Caracterização dos sistemas produtivos de ovinos de leite no Brasil

Este trabalho é parte da tese de doutorado em andamento de Anderson Elias Bianchi, da Universidade Federal do Paraná, Curitiba, Paraná, Brasil.

A ovinocultura leiteira, atividade bem estruturada em países Europeus e Asiáticos, é um tanto recente no Brasil. Alguns dados demonstram que até a década de 80 existiam no país apenas algumas criações de ovinos da raça Bergamácia para a produção de leite. No ano de 1984, houve pequena importação de material genético da raça Lacaune, de origem francesa, para Minas Gerais, mas por algum motivo a atividade não se expandiu e a genética não foi multiplicada.

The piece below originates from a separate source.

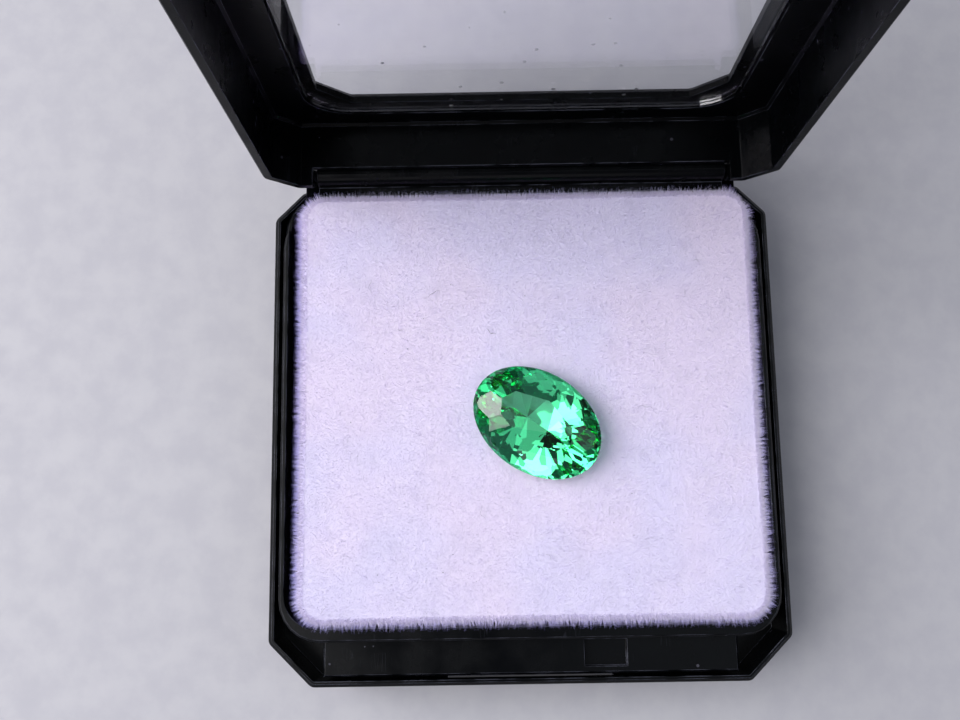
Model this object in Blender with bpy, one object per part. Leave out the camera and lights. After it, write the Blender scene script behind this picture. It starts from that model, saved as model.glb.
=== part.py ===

No ano de 1992, produtores gaúchos fizeram importações de material genético também da raça Lacaune, criando dois polos no Rio Grande do Sul, um na região de Porto Alegre e outro na Serra Gaúcha. Com essa genética trazida em algumas importações, originou-se a maioria dos rebanhos existentes até hoje no Brasil.

Anos mais tarde, de 2006 a 2009, foram introduzidos no Brasil animais, embriões e sêmen da raça East Friesian, de origem alemã, tendo sido esse material importado do Uruguai, Argentina, Nova Zelândia e Austrália. A raça Lacaune passou por ampla janela sem renovação do material genético, em função da interrupção das importações por questões sanitárias e somente no ano de 2012 alguns produtores conseguiram trazer novamente uma quantidade significativa de sêmen da raça Lacaune, com boa procedência genética.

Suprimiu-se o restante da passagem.